I believe this is why smart people are writing workflows in XML instead of real languages. They construct a representation of the logic in XML, and write a workflow engine which can (re)serialize that representation (complete with its internal state) at each pause in the workflow. When the wait is over, everything gets deserialized and it resumes where it left off.

Ironically, all this XML stuff is unnecessary in C# 2.0 and later – which leads us to the solution...

Solution: Part 1 – Persistent Iterators

In C# 2.0 and later, you really can get a method to stop and then resume where it left off. The secret is the new "yield" keyword. In .NET, a method with one or more "yields" in it is called an iterator.

Here’s an example. It returns "One" the first time it is called, "Two" the second, and "Three" the third:

public IEnumerable<string> Foo()
{
yield return "One";
yield return "Two";
yield return "Three";
}
C# makes this possible with some special behind-the-scenes magic. But there’s a catch, all that magic happens in memory. It’s no use if we want a 3-week pause complete with system reboots.

To achieve our goal we have to serialize all that magic out to disk. We call the method once, serialize the iterator state to disk, then three weeks later we deserialize the iterator state and make the next call to the method.

That might sound difficult, but as it turns out, it’s not. Thanks to Microsoft’s implementation of "yield" (and the flexibility of .NET serialization) it only takes a few lines of code. Here it is in action:



Note that I ran the program three times. Each time it got the next value from the sample method. That confirms that state is being persisted outside the process, which means it can cope with arbitrarily long delays. You could run it today, and have it yield "One". Then you can reboot overnight and still have it yield "Two" when you run it tomorrow.

(Download source code.)

This is the first part of our solution: persist state between yields. (Update: See Microsoft's comments here).

Solution: Part 2 – Yield "When to Call Me Back"

Let's recap on what we've got. We now have a way to call a method, have it stop part way through, pause for a reeeeeealy long time, and then have it resume where it left off. That’s exactly what we need to solve our workflow problem.

There is only one more thing we need to figure out: what should the method return when it yields? Assuming that the method will be called by some hypothetical workflow engine, it should return something which tells the engine when to make the next call.

  • For instance, if the method needs to pause until 7:30 am, it should yield an object which says "Call me back at 7:30".
  • If the method needs to pause until data is updated for customer number 123, it should yield an object which says, "Call me back when customer #123 is updated".

This lets us write our workflow as a perfectly ordinary method, yielding only when a long pause is required.

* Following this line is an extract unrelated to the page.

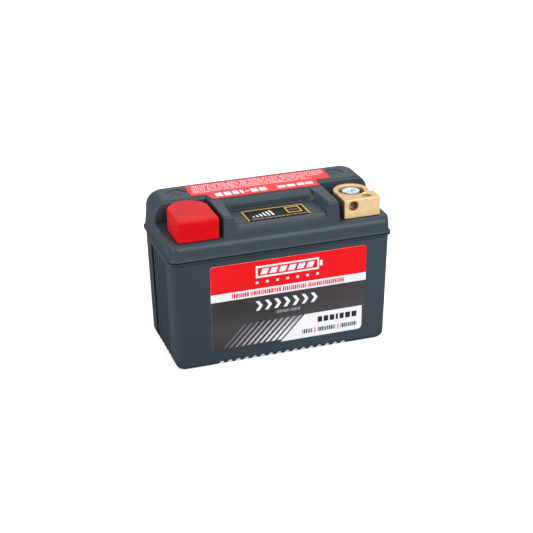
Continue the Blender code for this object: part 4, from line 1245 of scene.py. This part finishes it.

There must be a degree of polymorphism in the yielded objects – since some of them represent a delay until a fixed time, some represent a delay until certain data is updated, and others may represent delays until users reply to system-generated emails and so on. There’ll also need to be some "smarts" in the engine to interpret theses objects appropriately – roughly equivalent to the logic in an ordinary XML workflow engine, although different in the implementation details.

At this point I must apologize, because I have not had time to put together a working example. If there is enough interest in this post, I’ll try to publish one in the future. In the meantime, here’s how you might write a simple workflow:

public IEnumerator<EventToWaitFor> Foo()
{
DoSomething();

// Ask the engine to call back in 5 hours
yield return new TimeDelayEvent(new TimeSpan(5, 0, 0));

DoSomethingElse();
}
To make this really workable, a little syntactic sugar may help. Therefore, in the next example, I have introduced a method called "Until", just to make things read more smoothly. Again, I must apologize for not having more time to explain this example, so please leave a comment below if I have failed to explain it properly.

public IEnumerator<EventToWaitFor> ApproveDocument(Document doc)
{
do
{
// Initiate a review and yield (i.e. wait) until it is complete
ReviewAction review = new ReviewAction("qa@example.com", doc);
yield return Until(review.Completed);  // might take weeks

// (omitted) ... email original author to notify them
// of review outcome ...

} while (!review.DocumentIsAcceptable);

// Yield (i.e. wait) until scheduled publication date
yield return Until(doc.PublicationDate);  // might take days
PublishDocument(doc);
}
This is the second part of our solution: yield for large pauses, returning an object which says when to resume.

Conclusion

Modern programming languages express logic far better than XML. With persistent iterators, they can also handle the long pauses required in workflows.

At present, there is no production-quality workflow engine which supports this model. But perhaps there might be soon...

Update: see this - Microsoft may change implementation details that affect this approach. But they recognise the usefulness of the technique, so hopefully it will be a case of changing it, rather than breaking it.